Eligio Fuenmayor, un venezolano de 61 años de piel bronceadísima y arrugada por el sol, lleva 47 años vendiendo artículos en los semáforos de Maracaibo.
Las dos docenas de pañitos de tela que acumula en su mano izquierda revelan que atraviesa una pésima racha. No ha vendido ni uno solo de sus textiles en los últimos cuatro días. Esa sequía en las ventas se traduce en hambre en su hogar.
“A veces, me acuesto así, sin comer, mi hermano. No se vende nada. Ayer, me acosté sin cenar, no he desayunado”, cuenta, afligido.
La franela que viste bajo una camisa violeta de mangas largas no logra esconder su delgadez. Cuando los carros se detienen en la esquina de Amparo con Circunvalación Dos, en Maracaibo, en el occidente de Venezuela, camina entre ellos para ofrecer un pañito por tres dólares y un combo de cuatro unidades por $10. Casi nadie pregunta por ellos.
“Antes, había mejores ventas”, asegura Fuenmayor, extrañando la economía de hace al menos una década. La idea de cambiar de productos para obtener mejores resultados no es una opción por una imposibilidad física. “No puedo vender otra cosa más pesada, porque estoy fregado (adolorido) de la columna”, dice, secándose el sudor de la frente.
Mudarse a otro punto de la ciudad tampoco es una alternativa. Doquiera que vayan los vendedores ambulantes como él, dice, se toparán con la “mala situación” del país.
El crecimiento moderado de la economía de Venezuela en 2022 reportado por firmas y organismos multilaterales, como la CEPAL y el Fondo Monetario Internacional, ocurre luego de ocho años de desplome de más del 80% del Producto Interno Bruto.
En ese contexto, la informalidad del empleo se disparó en el último lustro, de acuerdo con académicos independientes.
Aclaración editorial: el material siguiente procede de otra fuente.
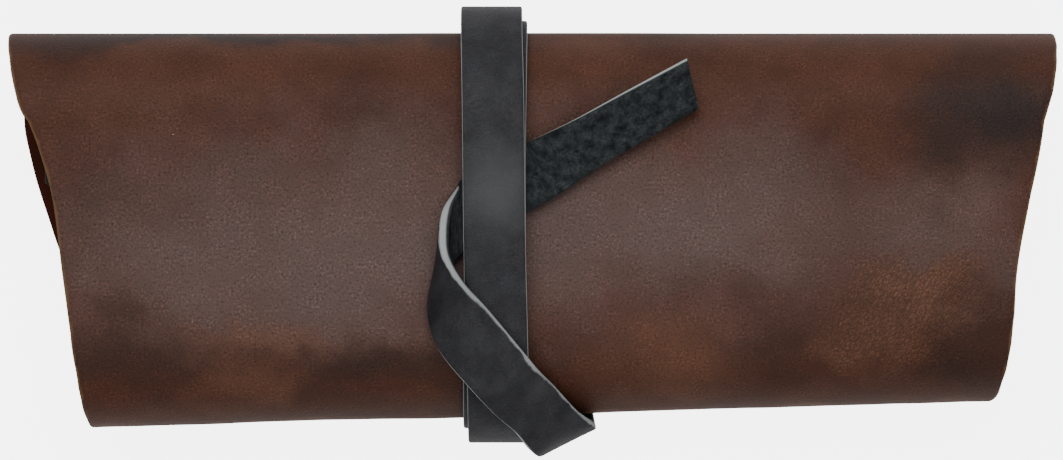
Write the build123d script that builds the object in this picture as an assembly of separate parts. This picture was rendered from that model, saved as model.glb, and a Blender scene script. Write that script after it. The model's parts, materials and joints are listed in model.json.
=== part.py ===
"""A roll-up pencil case: a tapered leather cover folded round a pencil pocket and tied with a wrapped strap.

X runs along the roll, +Y points to the wide fold and +Z away from the table. Millimetres.
The cover is cut into flat strips that meet at scored bends, so that it unrolls as a chain of hinges.
"""
from build123d import *
from math import cos, hypot, pi, radians, sin, tan
import os

# ---- Cover ------------------------------------------------------------------
LEATHER = 1.8                 # thickness of the cover leather
HEIGHT = 38.0                 # the rolled cover, table to front
REAR_Y = 42.0                 # outer face of the wide fold
FRONT_Y = -39.2               # outer face of the flap's end, at mid length
SLANT = 0.0333                # the flap's end runs askew by this much per mm of X
BEND_GAP = 0.15               # each strip stops this far short of a bend
WAIST_BEND_GAP = 0.5          # and this much further where the strap squeezes the roll
LAP_GAP = 1.0                 # air between the flap and the inner flap
END_GAP = 2.2                 # air between the flap's end and the inner fold
INNER_FLAP_END = -1.5         # free edge of the inner flap
WIDEST = 111.4                # half the cover's length at the wide fold

# ---- Strap ------------------------------------------------------------------
STRAP_X = -7.9                # centre of the wraps
STRAP_WIDTH = 13.0
STRAP = 2.2                   # thickness of the strap leather
STRAP_GAP = 0.4               # air between the strap and what it lies on
WRAP_GAP = 0.9                # air between the two wraps
FIXED_END_Y = 20.0            # the strap starts here, under the back panel
FIRST_WRAP_END_Y = 29.6
STEP_Y = (28.4, 21.0)         # between these the second wrap steps out from the first
LAST_STEP = 3.8               # the second wrap ends this far above the roll's lower rear corner
TUCK_Y = 7.0                  # where the tail passes under the middle of the wraps
TUCK_ROOM = 1.5               # the wraps bulge this far beyond the tuck on both sides
TUCK_PAST = (0.4, 0.2)        # the tuck reaches this far past the wraps' left and right edges
TAIL_ANGLE = radians(29.7)
STRAP_JOINT_GAP = 0.3         # between the lengths of strap that move against each other

# ---- Waist: the strap pulls the roll in from below ----------------------------
LAYER = STRAP + WRAP_GAP
UNDER_CLEARANCE = 0.4
WAIST = STRAP_GAP + 2 * LAYER + STRAP + UNDER_CLEARANCE - WRAP_GAP
WAIST_LEFT, WAIST_RIGHT = -17.5, 18.5     # between these the waist is even
WAIST_RAMP = 24.0
WAIST_TOP = 27.0              # above this height the waist leaves the roll as it is

# ---- Pencil pocket ------------------------------------------------------------
POCKET_LEATHER = 0.9
SLOT_RADIUS = 3.9
SLOT_LENGTH = 45.0
POCKET_LEFT = -102.9
POCKET_HEM = 9.0              # flat hem at the closed end
POCKET_EDGE_Y = 9.3           # long edge of the pocket on the back panel
POCKET_CORNER = 2.2
POCKET_BEND_GAP = 0.6
THREAD, THREAD_HEIGHT = 0.7, 0.35
STITCH, STITCH_PITCH = 2.6, 4.4
STITCH_MARGIN = 1.6

# ---- Rivets -------------------------------------------------------------------
RIVET_Y = (3.0, 15.0)
RIVET_SHANK, RIVET_CLEARANCE = 1.5, 0.1
RIVET_CAP, RIVET_CAP_THICK = 4.0, 0.9
RIVET_HEAD, RIVET_HEAD_THICK = 3.2, 0.8

EIGHTH = tan(pi / 8)          # half a facet over its apothem in an octagon


def waist_at(x):
    """Height of the roll's underside at x."""
    away = max(WAIST_LEFT - x, x - WAIST_RIGHT, 0.0)
    return WAIST * max(0.0, 1 - away / WAIST_RAMP)


def squeezed(z, x):
    """Height at x of what lies at z away from the waist: the back panel keeps its thickness."""
    share = 1 - max(0.0, z - LEATHER) / (WAIST_TOP - LEATHER)
    return z + waist_at(x) * max(0.0, share)


def fold(side_y, base, top, sign, inset=LEATHER):
    """Corners of a fold, table side first: four bends of 45 degrees round half an octagon."""
    apothem = (top - base) / 2
    centre_y, centre_z = side_y - sign * apothem, base + apothem
    reach = apothem - inset
    half = reach * EIGHTH
    return [
        (centre_y + sign * half, centre_z - reach),
        (centre_y + sign * reach, centre_z - half),
        (centre_y + sign * reach, centre_z + half),
        (centre_y + sign * half, centre_z + reach),
    ]


INNER_TOP = HEIGHT - LEATHER - LAP_GAP
INNER_Y = FRONT_Y + LEATHER + END_GAP
REAR = fold(REAR_Y, 0, HEIGHT, 1)
END = fold(FRONT_Y, 0, HEIGHT, -1)
INNER = fold(INNER_Y, 0, INNER_TOP, -1)

# How far each strip's left and right ends lie inside WIDEST, at its start and at its end.
LEFT_INSET = {
    "back_panel": (2.2, 16.8),
    "wide_fold_low": (0, 2.2),
    "wide_fold_mid": (0, 0),
    "wide_fold_high": (0, 3.4),
    "front_flap": (3.4, 15.2),
    "flap_end_bend": (15.2, 16.8),
    "flap_end": (16.8, 18.0),
    "inner_fold_low": (16.8, 18.8),
    "inner_fold_mid": (18.8, 20.8),
    "inner_fold_high": (20.8, 22.8),
    "inner_flap": (22.8, 27.4),
}
RIGHT_INSET = {
    "back_panel": (1.8, 13.4),
    "wide_fold_low": (0, 1.8),
    "wide_fold_mid": (0, 0),
    "wide_fold_high": (0, 1.4),
    "front_flap": (1.4, 11.0),
    "flap_end_bend": (11.0, 12.2),
    "flap_end": (12.2, 13.0),
    "inner_fold_low": (13.4, 15.0),
    "inner_fold_mid": (15.0, 16.6),
    "inner_fold_high": (16.6, 18.2),
    "inner_flap": (18.2, 21.0),
}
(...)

Ahora, ocho de cada 10 trabajadores del país están en el sector informal y sus oficios no implican seguridad social, según estudios del Instituto de Investigaciones Económicas y Sociales de la Universidad Católica Andrés Bello.
Centenares de venezolanos copan las intersecciones de ciudades como Maracaibo para ganarse la vida ofreciendo un variado catálogo de frutas, forros de volantes, matamoscas, muñecos infantiles inflables, bocadillos, baterías y cargadores de teléfonos móviles.
Ricardo, un indígena wayuu de 60 años que no quiso dar su apellido, exhibe en un semáforo de la avenida Universidad los sombreros de paja tejidos por su hija, que espera vender a 10 dólares por unidad.